Gamma-rays from ultracompact minihaloes: effects on the Earth's atmosphere and links to mass extinction events

Recent studies of the effects on the Earth's atmosphere by astrophysical sources, such as nearby gamma-ray bursts or supernovae, have shown that these events could lead to severe changes in atmospheric composition. Depletion of ozone, the most notable of these changes, is extremely dangerous to living organisms as any decrease in ozone levels leads to an increase in the irradiance of harmful solar radiation at the Earth's surface.
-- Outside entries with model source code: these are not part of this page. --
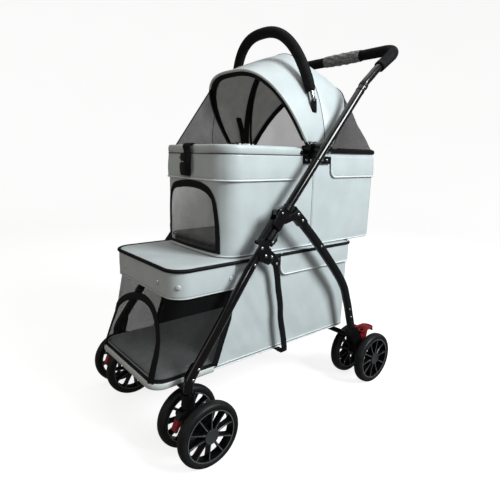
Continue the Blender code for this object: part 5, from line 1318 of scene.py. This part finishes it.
# ---------------------------------------------------------------- canopy
def mixed_arch(a, b, share, count, lift=0.0):
    """The arch that lies that share of the way from bow a to bow b, pushed out by lift at its middle."""
    power, foot = (a[key] + (b[key] - a[key]) * share for key in ("power", "foot"))
    top = [p + (q - p) * share for p, q in zip(a["top"], b["top"])]
    half = BOW_HALF + 0.0052 + lift * 0.6
    dense = arch(half, (foot, BOW_PIVOT_Z), (top[0], top[1] + 0.0045 + lift), power, 481)
    return even(dense[dense[:, 2] >= CLOTH_BASE_Z], count)


def canopy_grid(a, b, rows, count, swell, seed):
    bulge = np.sin(np.pi * np.linspace(0, 1, rows))
    shares = np.linspace(0, 1, rows)
    grid = np.array([mixed_arch(a, b, share, count, swell * lift) for share, lift in zip(shares, bulge)])
    normals, _ = grid_normals(grid, False, (0, 0.1, 0.75))
    wave = fold(grid, seed, (7, 9, 7)) * 0.0022 + fold(grid, seed + 4, (20, 24, 20)) * 0.0006
    return grid + normals * (wave * np.maximum(bulge, 0)[:, None] ** 0.7)[..., None]


def build_canopy():
    """The two cloths, and on their bows the rolled edge, tapes, seam and piping. Returns the front cloth, its rolled
    edge and its front tape.
    """
    cloths = []
    for name, a, b, swell, seed, node, body in (
        ("canopy_front_leather", FRONT_HOOP, RIDGE, 0.0026, 2.2, "canopy_front", None),
        ("canopy_rear_leather", RIDGE, REAR_HOOP, 0.0060, 6.4, "canopy_rear", "chassis"),
    ):
        grid = canopy_grid(a, b, 44, 150, swell, seed)
        cloths.append(shell(name, grid, 0.0018, [GREY, LINING], (0, 0.1, 0.78), "stretched", "canopy_fixed_bows",
                            body=body, node=node))
    edge = mixed_arch(FRONT_HOOP, RIDGE, 0.0, 160)
    lean = unit(np.array((0.0, FRONT_HOOP["top"][0] - FRONT_HOOP["foot"], FRONT_HOOP["top"][1] - BOW_PIVOT_Z)))
    forward = unit(np.cross(lean, (1.0, 0, 0)))
    forward = forward if forward[1] < 0 else -forward
    roll = tube("canopy_front_roll", edge + forward * 0.0012, 0.0036, GREY_TRIM, sides=18, body=None)
    inward = unit(np.array((0, 0.0, 0.80)) - edge)
    inward = unit(inward - (inward @ forward)[:, None] * forward)
    section = [(-0.0064, -0.0008), (-0.0064, 0.0008), (0, 0.0018), (0.0064, 0.0008), (0.0064, -0.0008)]
    line = edge + inward * 0.0098 + forward * 0.0010
    band = sweep("canopy_front_tape", line, section, TAPE, normals=forward, body=None)
    ridge = mixed_arch(RIDGE, REAR_HOOP, 0.0, 160)
    sweep("canopy_ridge_seam", ridge, disc(0.0010, 8), DARK_THREAD)
    inward = unit(np.array((0, 0.1, 0.80)) - ridge)
    tape("canopy_ridge_tape", ridge + inward * 0.0034, inward, 0.020, 0.0016)
    edge = mixed_arch(RIDGE, REAR_HOOP, 1.0, 160)
    tube("canopy_rear_piping", edge, 0.0020, TAPE, sides=12)
    inward = unit(np.array((0, 0.2, 0.80)) - edge)
    tape("canopy_rear_tape", edge + inward * 0.0034 - np.array((0, 0.004, 0)), inward, 0.014, 0.0016)
    return [cloths[0], roll, band]


def between(first, last, rows):
    """Grid points from one line to another, and how far each row is from both of them."""
    shares = np.linspace(0, 1, rows)
    grid = first[None] * (1 - shares)[:, None, None] + last[None] * shares[:, None, None]
    return grid, np.sin(np.pi * shares)[:, None]


def build_nets():
    """The net behind, and the side net; returns the side net's pieces."""
    wall = CARRIER_WALL
    # Behind: from the rear hoop down to the rear of the rim
    right, left = wall.both_u(0.165, 0.71)
    us = np.linspace(right, left - 1, 400)
    rim = even(wall.bare(us, 0.7225) - wall.side(us, 0.7225) * 0.004, 140)
    grid, sag = between(mixed_arch(RIDGE, REAR_HOOP, 1.0, 140) + np.array((0, 0.0015, 0)), rim, 46)
    normals, _ = grid_normals(grid, False, (0, 0.2, 0.74))
    wave = 0.0026 * fold(grid, 4.4, (30, 12, 22)) + 0.0018 * fold(grid, 7.7, (70, 30, 50))
    grid = grid + normals * ((wave - 0.0005) * sag)[..., None]
    shell("canopy_rear_net", grid, 0.0007, NET, (0, 0.2, 0.74), "stretched", "carrier_rim_tube", node="rear_mesh")
    sweep("canopy_rear_net_binding", rim[8:-8], disc(0.0030, 12), TAPE)
    # In front, on the far side: a triangle from the front hoop down to the rim
    hoop = mixed_arch(FRONT_HOOP, RIDGE, 0.0, 240)
    hoop = even(hoop[(hoop[:, 0] < -0.05) & (hoop[:, 2] < 0.885)][::-1], 60) + np.array((0.004, 0, 0))
    us = np.array([wall.u_of_y(y, 0.71, -1) for y in np.linspace(0.040, -0.165, 60)])
    foot = wall.bare(us, 0.71) - wall.side(us, 0.71) * 0.004
    foot[:, 2] = 0.7215
    grid, sag = between(hoop, foot, 40)
    grid = grid + np.array((1.0, 0, 0)) * (0.0030 * fold(grid, 1.4, (20, 14, 22)) * sag)[..., None]
    mesh = shell("canopy_side_net", grid, 0.0007, SIDE_NET, (0, 0.0, 0.78), "stretched", "carrier_rim_wrap",
                 body=None, node="side_mesh")
    line = even([hoop[-1], (hoop[-1] + foot[-1]) / 2, foot[-1]], 30)
    border = tube("canopy_side_net_edge", line, 0.0016, TAPE, sides=10, body=None)
    line = smooth_path([grid[row, round(34 - 14 * row / 39)] for row in range(0, 40, 13)], 8)
    return [mesh, border, tube("canopy_side_net_seam", line, 0.0008, TAPE, sides=8, body=None)]


build_wheels()
build_rivets()
build_tubes()
build_knuckles()
build_hanger()
build_hubs()
build_handle()
build_carry_handle()
build_basket()
build_deck()
build_carrier()
build_rim()
build_buckle()
front_cloths = build_canopy()
side_net = build_nets()
build_pedals()
low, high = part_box("carrier_floor_pad")
cushion("carrier_cushion", (-0.1455, -0.1965, low[2]), (0.1455, high[1], high[2]), 0.046, 0.002, PAD, 0.002,
        "carrier_floor_pad")
# The lower cushion wears the paler, faintly glowing cloth, which is painted light
cushion("lower_cushion", (-0.1545, -0.3965, FLOOR_TOP), (0.1545, 0.264, 0.198), 0.034, 0.003, FLOOR_PAD_PAINTED_LIGHT, 0.004)

# The front cloth's pieces and the side net's pieces have their placement baked into their meshes
for cloths, start, end in (
    (front_cloths, (0, 0.098, 0.86), (0, 0.000, 0.80)), (side_net, (0, -0.099, 0.769), (0, -0.018, 0.8275)),
):
    for cloth in cloths:
        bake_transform(cloth)
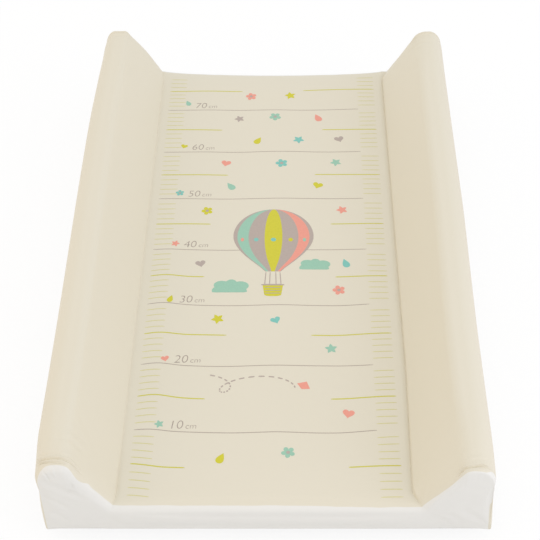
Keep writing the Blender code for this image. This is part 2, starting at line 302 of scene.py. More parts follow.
class PadColours(bpy.types.PropertyGroup):
    cream: colour_setting("Cream", "Printed ground of the film", (0.780, 0.731, 0.600))
    white: colour_setting("White", "Unprinted film at both ends", (0.84, 0.83, 0.79))
    foam: colour_setting("Foam", "Cut foam", (0.84, 0.78, 0.56))
    board: colour_setting("Board", "Raw fibreboard", (0.30, 0.19, 0.11))
    mint: colour_setting("Mint", "Mint ink", (0.33, 0.585, 0.445))
    coral: colour_setting("Coral", "Coral ink", (0.86, 0.345, 0.265))
    teal: colour_setting("Teal", "Teal ink", (0.215, 0.57, 0.50))
    lime: colour_setting("Lime", "Lime ink", (0.65, 0.61, 0.03))
    mauve: colour_setting("Mauve grey", "Mauve-grey ink", (0.479, 0.402, 0.356))
    cloth: colour_setting("Backing cloth", "Non-woven cloth", (0.72, 0.72, 0.70))
    pine: colour_setting("Pine", "Planed pine", (0.66, 0.46, 0.25))
    zinc: colour_setting("Zinc", "Plated steel", (0.62, 0.63, 0.64))
    lime_line: colour_setting("Lime lines", "Lines at every five centimetres", (0.62, 0.59, 0.07))
    pale_lime: colour_setting("Pale lime ticks", "Ticks at every centimetre", (0.68, 0.64, 0.28))
    mauve_line: colour_setting(
        "Mauve lines", "Numbers and lines at every ten centimetres", (0.42, 0.35, 0.30))


class StageSettings(bpy.types.PropertyGroup):
    lens: FloatProperty(name="Lens", description="Focal length in millimetres", default=86.6)
    tilt: FloatProperty(
        name="Tilt", description="Camera's angle from straight down", default=math.radians(44.95),
        subtype="ANGLE")


def ease(low, high, value):
    """0 below low, 1 above high, and a smooth turn between them."""
    share = min(max((value - low) / (high - low), 0.0), 1.0)
    return share * share * (3 - 2 * share)


def bell(offset, width):
    """1 where there is no offset, falling smoothly to 0 on both sides over about twice the width."""
    return math.exp(-((offset / width) ** 2))


def sum_along(parts, y):
    """Sum at y of what comes and goes along the pad."""
    return sum(amount * ease(*coming, y) * (1 - ease(*going, y)) for amount, coming, going in parts)


def end_at(y):
    return FAR if y > 0 else NEAR


def side_at(x):
    return RIGHT if x > 0 else LEFT


def lengths_along(points):
    """Length of a chain of points up to each of them."""
    lengths = [0.0]
    for before, after in zip(points, points[1:]):
        lengths.append(lengths[-1] + (after - before).length)
    return lengths


def new_object(name, bm):
    mesh = bpy.data.meshes.new(name)
    bm.to_mesh(mesh)
    bm.free()
    obj = bpy.data.objects.new(name, mesh)
    bpy.context.scene.collection.objects.link(obj)
    return obj


def smooth(obj):
    """Shades an object smooth, apart from its sharp edges."""
    obj.data.shade_smooth()
    obj.data.set_sharp_from_angle(angle=SHARP_ANGLE)


def thicken(obj, thickness, offset):
    """Gives a surface its wall: inwards for an offset of -1, to both sides for 0."""
    wall = obj.modifiers.new("Thickness", "SOLIDIFY")
    wall.thickness = thickness
    wall.offset = offset


def everything(bm):
    return bm.verts[:] + bm.edges[:] + bm.faces[:]


def only(kind, items):
    """Those items that are of one kind."""
    return [item for item in items if isinstance(item, kind)]


def arc(centre, radii, start, end, steps):
    """Points of an elliptical arc in the section's plane, without its last one."""
    points = []
    for step in range(steps):
        turn = start + (end - start) * step / steps
        points.append(Vector((centre[0] + radii[0] * math.cos(turn), centre[1] + radii[1] * math.sin(turn))))
    return points


def straight(start, end, steps):
    return [start.lerp(end, step / steps) for step in range(steps)]


def end_pull(pad, y, length):
    """1 at either end of the pad, falling smoothly to 0 at that length from it."""
    return 1 - ease(0, length, pad.half_length - abs(y))


def lean(pad, side, y):
    """How far a raised side leans out at y."""
    return sum_along(LEAN[side], y) - WALL_PINCH[end_at(y), side] * end_pull(pad, y, PINCH_LENGTH)


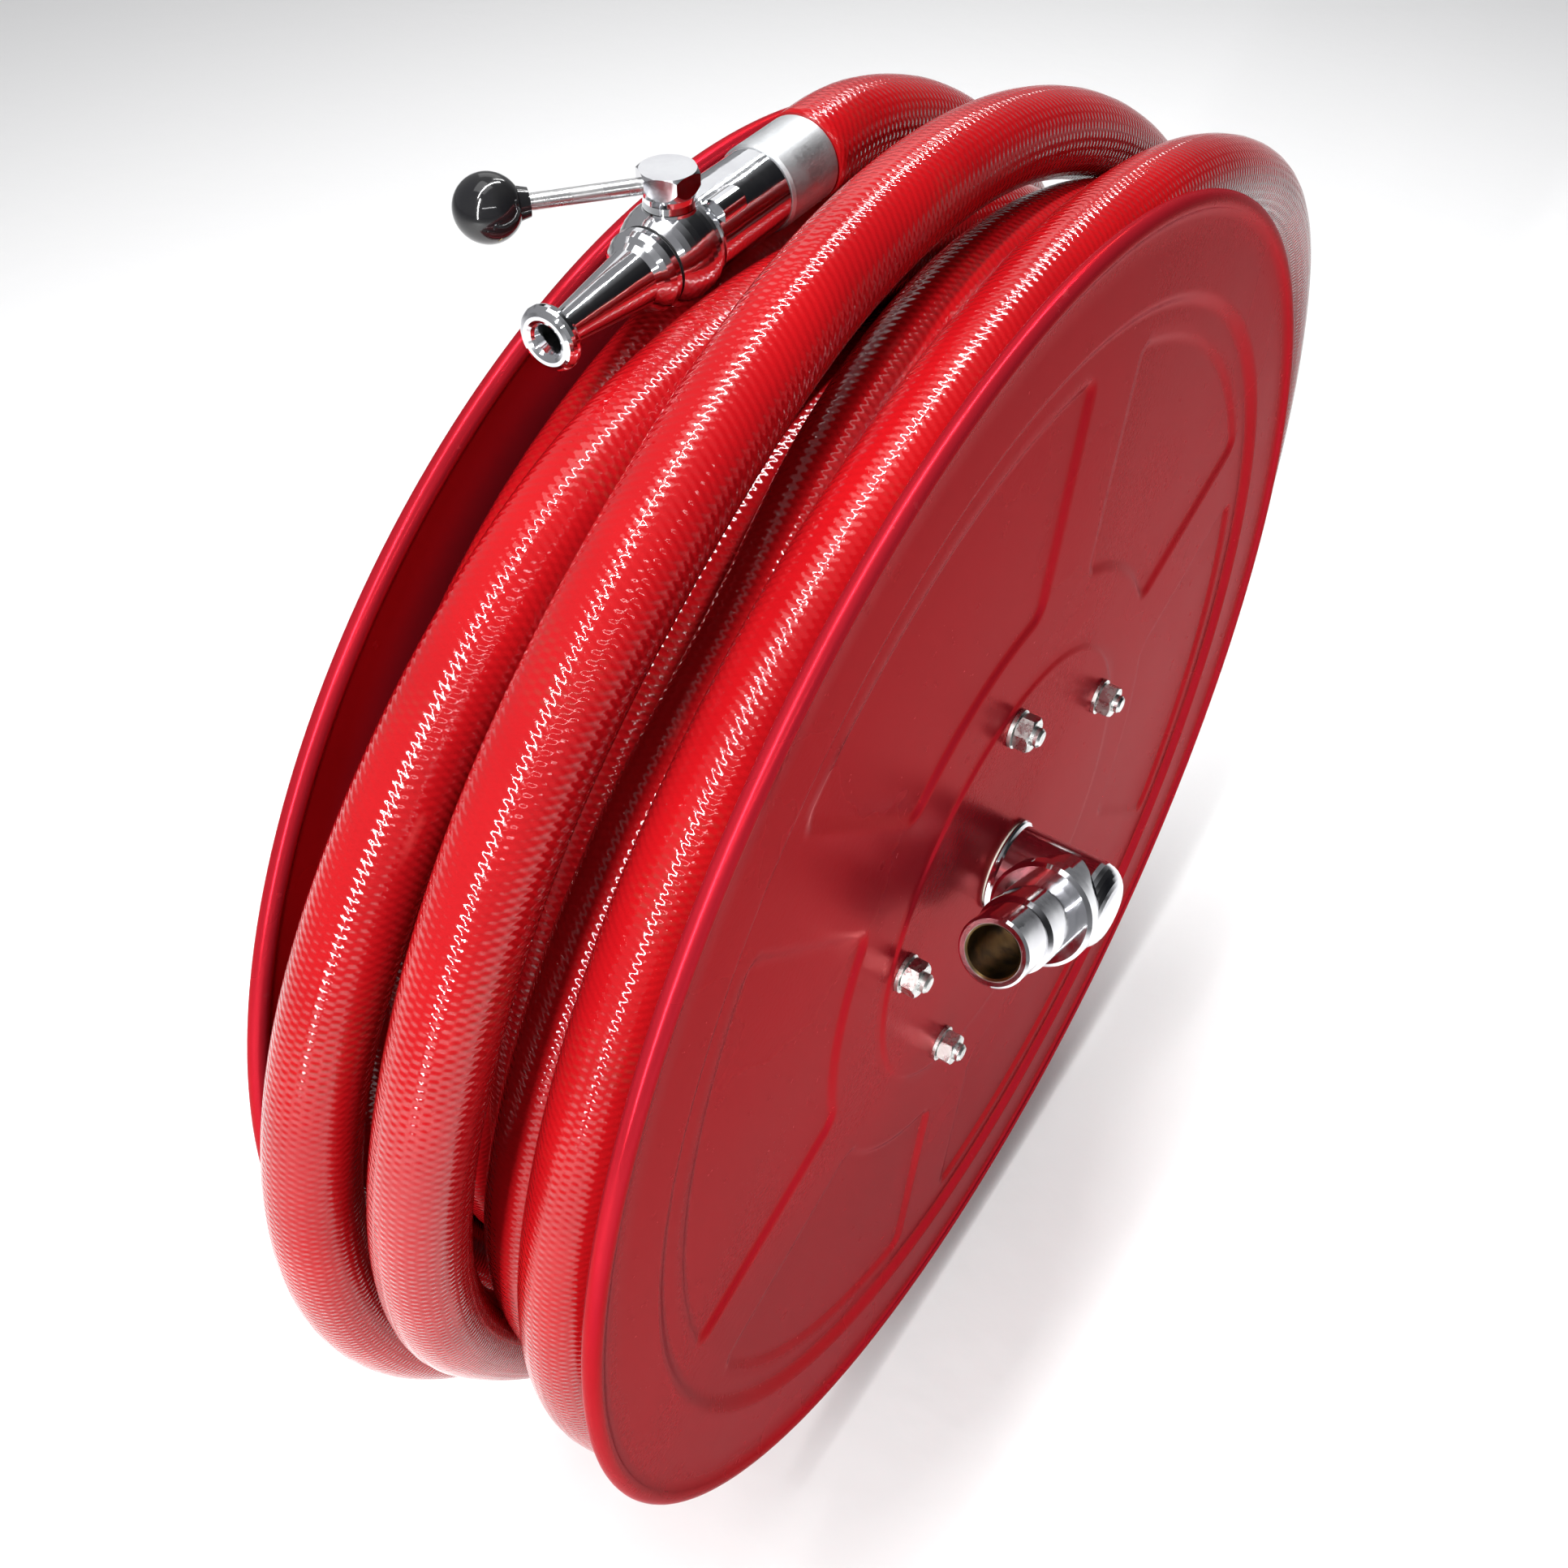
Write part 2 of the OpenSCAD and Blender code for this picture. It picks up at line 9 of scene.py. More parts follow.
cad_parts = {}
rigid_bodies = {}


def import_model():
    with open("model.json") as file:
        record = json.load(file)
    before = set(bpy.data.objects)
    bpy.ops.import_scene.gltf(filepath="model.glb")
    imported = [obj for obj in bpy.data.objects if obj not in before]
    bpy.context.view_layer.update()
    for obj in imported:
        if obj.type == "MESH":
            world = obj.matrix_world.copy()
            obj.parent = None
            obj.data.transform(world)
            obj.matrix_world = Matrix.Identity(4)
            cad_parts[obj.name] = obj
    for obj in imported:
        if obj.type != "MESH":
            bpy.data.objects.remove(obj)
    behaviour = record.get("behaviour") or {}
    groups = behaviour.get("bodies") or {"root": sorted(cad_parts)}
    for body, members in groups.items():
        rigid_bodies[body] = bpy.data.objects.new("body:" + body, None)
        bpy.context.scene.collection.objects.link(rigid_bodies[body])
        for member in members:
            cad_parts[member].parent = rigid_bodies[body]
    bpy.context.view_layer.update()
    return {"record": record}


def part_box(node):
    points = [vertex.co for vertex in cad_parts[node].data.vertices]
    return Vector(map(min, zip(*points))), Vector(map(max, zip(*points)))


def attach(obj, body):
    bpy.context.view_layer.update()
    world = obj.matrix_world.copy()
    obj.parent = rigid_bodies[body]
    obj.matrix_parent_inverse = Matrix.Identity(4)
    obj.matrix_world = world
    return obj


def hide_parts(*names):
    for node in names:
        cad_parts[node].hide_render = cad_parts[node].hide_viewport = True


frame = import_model()

MM = 0.001
REEL = "reel_body"

# The reel's middle lies on the Y axis, halfway between the two discs.
near_lo, near_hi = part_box("near_disc")
far_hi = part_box("far_disc")[1]
MID_Y = (near_lo[1] + far_hi[1]) / 2
RIM_R = near_hi[0]
HALF_W = (far_hi[1] - near_lo[1]) / 2
MIDDLE = Vector((0, MID_Y, 0))


# ---------------------------------------------------------------- camera

def add_camera():
    """Camera above the hose and left of the near disc, from a fit to the reel in the photo."""
    data = bpy.data.cameras.new("camera")
    data.sensor_width = 36
    data.lens = 37.94
    data.shift_y = -0.0624
    data.clip_start = 0.01
    right = Vector((0.5523, -0.8337, 0.0))
    ahead = Vector((0.6073, 0.4023, -0.6851))
    right.normalize()
    up = right.cross(ahead).normalized()
    back = right.cross(up)
    cam = bpy.data.objects.new("camera", data)
    spot = MIDDLE + Vector((-0.4290, -0.2422, 0.5287))
    turn = Matrix((right, up, back)).transposed().to_4x4()
    cam.matrix_world = Matrix.Translation(spot) @ turn
    bpy.context.scene.collection.objects.link(cam)
    bpy.context.scene.camera = cam


add_camera()


# ---------------------------------------------------------------- hose route

HOSE_D = 0.032
HOSE_R = HOSE_D / 2

# Layers next to the core, in mm: radius of the first, step to the next, how many, and turns in each
LAYER_R = 128.5
LAYER_STEP = 30.0
LAYERS = 3
TURNS = 4
SIDE_Y = 47.6
START_A = 266
TURN_KNOTS = 12

# The tube: sides, length between rings where it is hidden and where it shows, and how many
# of the outer turns are hidden
HOSE_SIDES = 28
HIDDEN_STEP, SEEN_STEP = 0.016, 0.006
HIDDEN_TURNS = 3

# The outlet, then the way onto the core: (angle, y, radius) in degrees and mm
OUTLET = [(265.5, 44, 129.5), (281, 44, 131.5), (298, 44.5, 130.5)]

# Outer turns as (turn, angle, y, radius). Where the photo shows them, the numbers began as a
# fit to outlines picked in it, then rounded and adjusted. The rest are given one by one.
OUTER = [
    # over to the far side
    (0, 300, -43, 194), (0, 330, -29, 206), (1, 0, -10, 214), (1, 30, 2, 216),
    (1, 90, 3.5, 216), (1, 160, 3.5, 216), (1, 240, 6, 216), (1, 285, 19, 217), (1, 330, 32, 216),
    (2, 10, 35, 216), (2, 90, 35, 216), (2, 180, 35, 216), (2, 240, 35, 216), (2, 280, 40, 224),
    (2, 320, 48, 240), (3, 0, 50, 244), (3, 90, 50, 244), (3, 180, 50, 244), (3, 215, 47, 245),
    # back to the near side, deep between its neighbours
    (3, 245, 35, 247), (3, 270, 18, 248), (3, 295, -2, 246), (3, 320, -22, 240), (3, 345, -36, 248),
    (4, 15, -40, 262), (4, 30, -38.5, 261.5), (4, 50, -36, 260), (4, 70, -27, 256), (4, 84, -24, 251),
    (4, 94, -24, 247), (4, 105, -24.5, 240), (4, 120, -27, 231), (4, 140, -24, 232.6),
    (4, 160, -19.3, 237), (4, 180, -14.5, 241.5), (4, 200, -12, 244), (4, 230, -15, 249),
    (4, 260, -27, 254), (4, 300, -42, 258),
    # up beside the near disc, standing out over its rim
    (4, 330, -50, 278), (5, 0, -51, 300), (5, 20, -50, 309), (5, 40, -52.5, 301),
    (5, 60, -53.5, 282), (5, 80, -53.5, 267), (5, 100, -53, 257.5), (5, 120, -51, 253),
    (5, 140, -48.5, 252.5), (5, 160, -46, 254), (5, 180, -42, 256.5), (5, 200, -38.6, 260.5),
    # over the last one and along the middle
    (5, 230, -33, 277), (5, 255, -27, 286), (5, 285, -21, 288), (5, 320, -17, 285),
    (6, 0, -16, 283), (6, 30, -15.5, 283), (6, 60, -12.5, 284), (6, 80, -11, 286.5),
    (6, 100, -13, 290), (6, 120, -16.4, 292.7), (6, 140, -14.5, 292.5), (6, 160, -9.5, 286),
    (6, 180, 1, 274.5), (6, 200, 12.7, 263), (6, 225, 18, 263), (6, 245, 19, 274),
    (6, 270, 19, 279), (6, 295, 18, 276), (6, 330, 17, 268),
    # under the nozzle and down the far side
    (7, 0, 16, 260), (7, 30, 16, 252), (7, 60, 17, 247), (7, 80, 18, 246), (7, 92, 19, 250),
    (7, 104, 21, 260), (7, 120, 23.5, 274), (7, 140, 29.7, 279.5), (7, 160, 37.6, 281.5),
    (7, 180, 44, 282), (7, 200, 48, 281.7), (7, 220, 50, 280.5), (7, 250, 50.3, 278),
    (7, 290, 50.3, 275),
    (7, 330, 50.3, 270), (8, 0, 50, 265), (8, 20, 50, 263.5), (8, 40, 50, 266),
    (8, 60, 50, 272), (8, 71, 50, 275.4), (8, 81, 49.8, 275.8), (8, 85.4, 49.4, 273.3),
]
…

In this work, we consider dark matter as an astrophysical source of gamma-rays, by the annihilation and decay of weakly interacting massive particles found within dark compact halo objects known as ultracompact minihaloes (UCMHs). We calculate the fluence of gamma-rays produced in this way and simulate the resulting changes to terrestrial ozone levels using the Goddard Space Flight Center 2D Atmospheric Model. We then calculate the rate at which such events would occur, using estimates for the mass distribution of these haloes within the Milky Way. We find that the ozone depletion from UCMHs can be significant, and even of similar magnitude to the levels which have been linked to the cause of the Late-Ordovician mass extinction event. However, we also find that the rate of such extinction-level events due to UCMHs is markedly lower than for other astrophysical phenomena. This suggests that, while dark compact objects such as UCMHs could have had an impact on the Earth's biosphere, events such as gamma-ray bursts or supernovae seem a more likely source of these effects.